_Brief_
From the records below, copy out exactly the lines from the one containing "build_contact_lever(brass, fulcrum)" to the one containing "obj.data.transform(obj.matrix_world)", both included. Add nothing else.

_Records shown_
:::
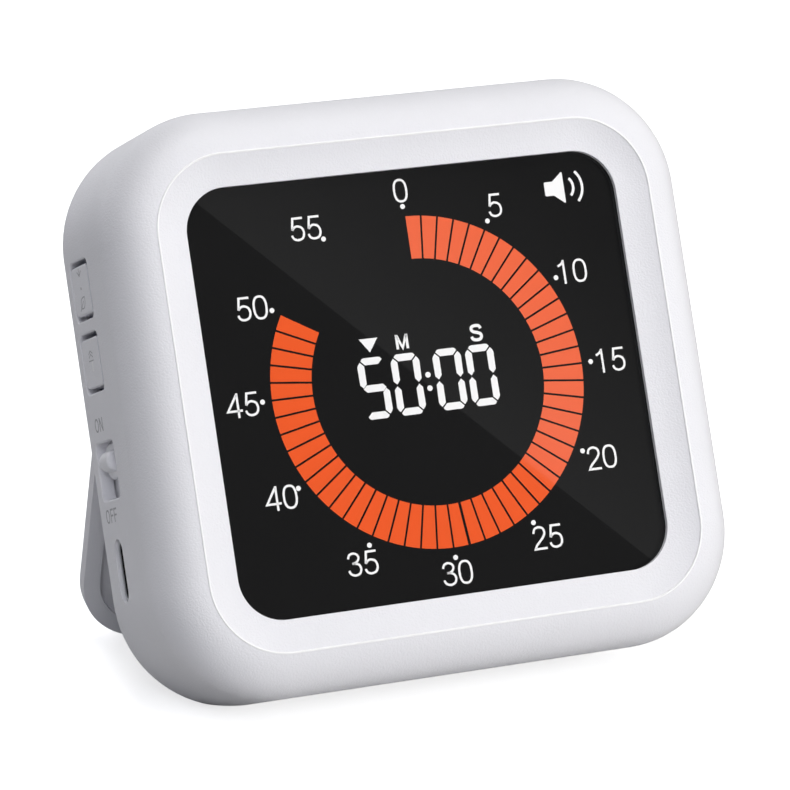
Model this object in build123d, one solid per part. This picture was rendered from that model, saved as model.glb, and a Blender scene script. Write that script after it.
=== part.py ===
:::
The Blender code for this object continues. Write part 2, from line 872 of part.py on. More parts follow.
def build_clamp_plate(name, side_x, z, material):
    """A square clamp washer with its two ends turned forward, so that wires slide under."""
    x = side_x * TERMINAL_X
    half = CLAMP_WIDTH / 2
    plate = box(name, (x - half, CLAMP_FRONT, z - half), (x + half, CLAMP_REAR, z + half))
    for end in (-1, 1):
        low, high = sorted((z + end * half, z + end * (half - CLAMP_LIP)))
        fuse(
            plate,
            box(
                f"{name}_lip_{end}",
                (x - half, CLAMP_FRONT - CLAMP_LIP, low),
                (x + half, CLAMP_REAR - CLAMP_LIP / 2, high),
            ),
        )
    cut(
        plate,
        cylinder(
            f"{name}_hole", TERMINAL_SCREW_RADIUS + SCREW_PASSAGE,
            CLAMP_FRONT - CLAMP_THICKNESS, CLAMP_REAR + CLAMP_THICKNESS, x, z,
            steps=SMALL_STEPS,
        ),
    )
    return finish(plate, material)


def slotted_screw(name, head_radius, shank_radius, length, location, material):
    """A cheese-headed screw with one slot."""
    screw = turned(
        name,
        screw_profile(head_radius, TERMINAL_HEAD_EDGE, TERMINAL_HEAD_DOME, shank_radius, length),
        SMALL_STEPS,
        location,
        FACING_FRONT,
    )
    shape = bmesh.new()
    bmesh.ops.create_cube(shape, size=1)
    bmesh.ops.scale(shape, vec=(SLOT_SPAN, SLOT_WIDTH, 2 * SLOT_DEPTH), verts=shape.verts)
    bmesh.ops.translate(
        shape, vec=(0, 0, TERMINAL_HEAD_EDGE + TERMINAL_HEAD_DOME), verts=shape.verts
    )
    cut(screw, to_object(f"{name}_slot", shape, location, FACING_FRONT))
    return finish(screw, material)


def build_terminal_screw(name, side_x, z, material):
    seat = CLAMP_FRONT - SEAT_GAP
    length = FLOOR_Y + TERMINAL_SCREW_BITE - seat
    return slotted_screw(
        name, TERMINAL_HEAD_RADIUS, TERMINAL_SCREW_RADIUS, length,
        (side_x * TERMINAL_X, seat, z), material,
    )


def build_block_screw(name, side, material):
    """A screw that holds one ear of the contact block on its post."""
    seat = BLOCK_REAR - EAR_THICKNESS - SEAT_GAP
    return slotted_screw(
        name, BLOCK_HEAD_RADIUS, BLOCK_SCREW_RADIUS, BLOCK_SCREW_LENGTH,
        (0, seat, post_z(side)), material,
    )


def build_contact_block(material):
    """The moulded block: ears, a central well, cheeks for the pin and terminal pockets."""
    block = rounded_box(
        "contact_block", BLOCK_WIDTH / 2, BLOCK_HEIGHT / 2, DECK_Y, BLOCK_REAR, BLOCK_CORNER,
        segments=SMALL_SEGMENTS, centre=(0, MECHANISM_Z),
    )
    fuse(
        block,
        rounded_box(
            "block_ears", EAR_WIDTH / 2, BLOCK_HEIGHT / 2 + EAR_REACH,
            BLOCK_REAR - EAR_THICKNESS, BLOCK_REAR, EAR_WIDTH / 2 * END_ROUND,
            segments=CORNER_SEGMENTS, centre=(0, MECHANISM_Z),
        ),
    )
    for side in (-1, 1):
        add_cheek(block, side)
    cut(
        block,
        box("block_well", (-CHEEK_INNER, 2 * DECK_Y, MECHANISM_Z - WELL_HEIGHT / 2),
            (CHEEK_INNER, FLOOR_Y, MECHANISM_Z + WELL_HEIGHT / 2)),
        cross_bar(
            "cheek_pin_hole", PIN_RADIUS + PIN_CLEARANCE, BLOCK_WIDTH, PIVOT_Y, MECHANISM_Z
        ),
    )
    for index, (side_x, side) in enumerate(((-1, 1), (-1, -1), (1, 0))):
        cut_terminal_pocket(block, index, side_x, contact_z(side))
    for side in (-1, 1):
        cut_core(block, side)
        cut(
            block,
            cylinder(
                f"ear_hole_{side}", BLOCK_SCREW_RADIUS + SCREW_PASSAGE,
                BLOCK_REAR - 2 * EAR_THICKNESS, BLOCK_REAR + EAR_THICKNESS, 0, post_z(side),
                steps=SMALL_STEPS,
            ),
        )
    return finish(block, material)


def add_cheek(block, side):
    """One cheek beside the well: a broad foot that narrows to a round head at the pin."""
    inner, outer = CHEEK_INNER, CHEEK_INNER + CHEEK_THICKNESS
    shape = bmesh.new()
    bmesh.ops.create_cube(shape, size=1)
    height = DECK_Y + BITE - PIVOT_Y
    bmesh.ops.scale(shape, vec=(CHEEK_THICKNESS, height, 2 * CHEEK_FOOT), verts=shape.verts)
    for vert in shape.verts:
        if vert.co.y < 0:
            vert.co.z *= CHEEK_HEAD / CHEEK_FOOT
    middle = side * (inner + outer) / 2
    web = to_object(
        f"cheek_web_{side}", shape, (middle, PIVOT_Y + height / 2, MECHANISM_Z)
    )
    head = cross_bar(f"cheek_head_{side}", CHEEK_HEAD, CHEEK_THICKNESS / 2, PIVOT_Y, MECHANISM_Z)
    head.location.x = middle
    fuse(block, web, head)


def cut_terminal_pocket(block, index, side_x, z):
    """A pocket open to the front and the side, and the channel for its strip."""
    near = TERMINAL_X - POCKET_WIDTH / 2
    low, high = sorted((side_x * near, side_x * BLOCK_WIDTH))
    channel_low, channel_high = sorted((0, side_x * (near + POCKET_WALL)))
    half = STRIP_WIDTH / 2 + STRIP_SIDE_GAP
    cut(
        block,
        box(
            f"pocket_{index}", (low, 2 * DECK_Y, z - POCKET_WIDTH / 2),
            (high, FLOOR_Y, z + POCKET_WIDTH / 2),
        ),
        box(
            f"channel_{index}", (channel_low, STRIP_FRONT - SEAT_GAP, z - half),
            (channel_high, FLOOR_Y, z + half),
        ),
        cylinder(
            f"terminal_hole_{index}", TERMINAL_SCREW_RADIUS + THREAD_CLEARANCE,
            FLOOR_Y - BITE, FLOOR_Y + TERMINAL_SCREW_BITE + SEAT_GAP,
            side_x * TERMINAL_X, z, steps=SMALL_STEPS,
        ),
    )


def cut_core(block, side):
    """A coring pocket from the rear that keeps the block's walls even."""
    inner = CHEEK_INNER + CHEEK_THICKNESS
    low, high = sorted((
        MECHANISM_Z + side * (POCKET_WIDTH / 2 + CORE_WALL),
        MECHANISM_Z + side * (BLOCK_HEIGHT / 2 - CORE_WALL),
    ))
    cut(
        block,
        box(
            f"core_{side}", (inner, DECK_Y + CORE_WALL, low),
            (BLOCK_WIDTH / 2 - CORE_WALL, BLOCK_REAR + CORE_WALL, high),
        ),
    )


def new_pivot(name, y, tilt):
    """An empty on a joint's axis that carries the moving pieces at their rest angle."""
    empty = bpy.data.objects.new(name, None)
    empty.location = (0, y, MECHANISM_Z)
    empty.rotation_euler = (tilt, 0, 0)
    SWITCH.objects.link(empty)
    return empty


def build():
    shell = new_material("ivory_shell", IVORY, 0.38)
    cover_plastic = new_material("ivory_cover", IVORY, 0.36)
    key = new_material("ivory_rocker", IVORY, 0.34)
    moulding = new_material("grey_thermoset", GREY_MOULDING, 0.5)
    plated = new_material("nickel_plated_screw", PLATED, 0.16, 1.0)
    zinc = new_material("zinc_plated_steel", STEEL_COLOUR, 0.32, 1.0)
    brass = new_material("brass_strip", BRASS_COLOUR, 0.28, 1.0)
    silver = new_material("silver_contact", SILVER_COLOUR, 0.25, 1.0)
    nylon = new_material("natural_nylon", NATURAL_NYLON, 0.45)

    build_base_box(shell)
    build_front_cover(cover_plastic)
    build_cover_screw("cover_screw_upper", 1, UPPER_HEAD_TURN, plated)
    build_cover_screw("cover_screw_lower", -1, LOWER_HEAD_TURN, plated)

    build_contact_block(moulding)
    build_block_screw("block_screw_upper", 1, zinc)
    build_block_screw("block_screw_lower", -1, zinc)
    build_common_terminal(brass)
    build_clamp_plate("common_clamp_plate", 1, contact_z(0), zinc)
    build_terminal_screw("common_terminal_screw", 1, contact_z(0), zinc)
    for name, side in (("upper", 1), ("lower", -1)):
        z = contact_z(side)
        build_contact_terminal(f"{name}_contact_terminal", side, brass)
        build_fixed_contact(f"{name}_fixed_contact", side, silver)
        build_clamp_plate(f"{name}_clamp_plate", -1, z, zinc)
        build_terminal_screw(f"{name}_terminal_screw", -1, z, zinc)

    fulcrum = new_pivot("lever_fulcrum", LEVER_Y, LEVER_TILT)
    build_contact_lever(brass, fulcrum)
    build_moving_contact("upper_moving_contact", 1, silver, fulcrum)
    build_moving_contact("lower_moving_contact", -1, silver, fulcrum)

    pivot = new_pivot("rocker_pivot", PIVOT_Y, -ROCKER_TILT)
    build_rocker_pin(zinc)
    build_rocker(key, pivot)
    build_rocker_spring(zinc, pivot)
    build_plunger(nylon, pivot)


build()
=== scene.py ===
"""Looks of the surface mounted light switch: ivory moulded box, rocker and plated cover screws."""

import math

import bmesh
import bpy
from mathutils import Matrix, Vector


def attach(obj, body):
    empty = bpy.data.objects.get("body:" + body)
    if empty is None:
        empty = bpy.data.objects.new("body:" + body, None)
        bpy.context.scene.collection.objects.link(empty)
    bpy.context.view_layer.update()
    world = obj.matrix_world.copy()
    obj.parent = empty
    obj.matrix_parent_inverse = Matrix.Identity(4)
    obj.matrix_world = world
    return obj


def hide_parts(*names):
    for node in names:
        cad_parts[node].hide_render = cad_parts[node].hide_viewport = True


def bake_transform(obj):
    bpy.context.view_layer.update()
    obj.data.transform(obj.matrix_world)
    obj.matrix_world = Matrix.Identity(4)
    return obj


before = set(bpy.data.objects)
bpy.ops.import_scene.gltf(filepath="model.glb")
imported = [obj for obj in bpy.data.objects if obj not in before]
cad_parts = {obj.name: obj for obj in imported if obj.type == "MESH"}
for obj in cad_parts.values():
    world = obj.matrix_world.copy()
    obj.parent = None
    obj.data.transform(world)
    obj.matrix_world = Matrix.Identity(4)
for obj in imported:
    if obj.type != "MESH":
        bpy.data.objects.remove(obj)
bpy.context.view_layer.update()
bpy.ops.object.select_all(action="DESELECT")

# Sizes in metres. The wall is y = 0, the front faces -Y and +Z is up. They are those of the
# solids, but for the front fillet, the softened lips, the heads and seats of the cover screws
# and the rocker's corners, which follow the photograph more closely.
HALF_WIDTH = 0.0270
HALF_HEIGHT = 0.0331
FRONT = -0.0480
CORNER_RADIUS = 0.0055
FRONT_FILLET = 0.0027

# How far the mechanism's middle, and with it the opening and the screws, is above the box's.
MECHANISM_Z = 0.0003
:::
_Worked solution_
    build_contact_lever(brass, fulcrum)
    build_moving_contact("upper_moving_contact", 1, silver, fulcrum)
    build_moving_contact("lower_moving_contact", -1, silver, fulcrum)

    pivot = new_pivot("rocker_pivot", PIVOT_Y, -ROCKER_TILT)
    build_rocker_pin(zinc)
    build_rocker(key, pivot)
    build_rocker_spring(zinc, pivot)
    build_plunger(nylon, pivot)


build()
=== scene.py ===
"""Looks of the surface mounted light switch: ivory moulded box, rocker and plated cover screws."""

import math

import bmesh
import bpy
from mathutils import Matrix, Vector


def attach(obj, body):
    empty = bpy.data.objects.get("body:" + body)
    if empty is None:
        empty = bpy.data.objects.new("body:" + body, None)
        bpy.context.scene.collection.objects.link(empty)
    bpy.context.view_layer.update()
    world = obj.matrix_world.copy()
    obj.parent = empty
    obj.matrix_parent_inverse = Matrix.Identity(4)
    obj.matrix_world = world
    return obj


def hide_parts(*names):
    for node in names:
        cad_parts[node].hide_render = cad_parts[node].hide_viewport = True


def bake_transform(obj):
    bpy.context.view_layer.update()
    obj.data.transform(obj.matrix_world)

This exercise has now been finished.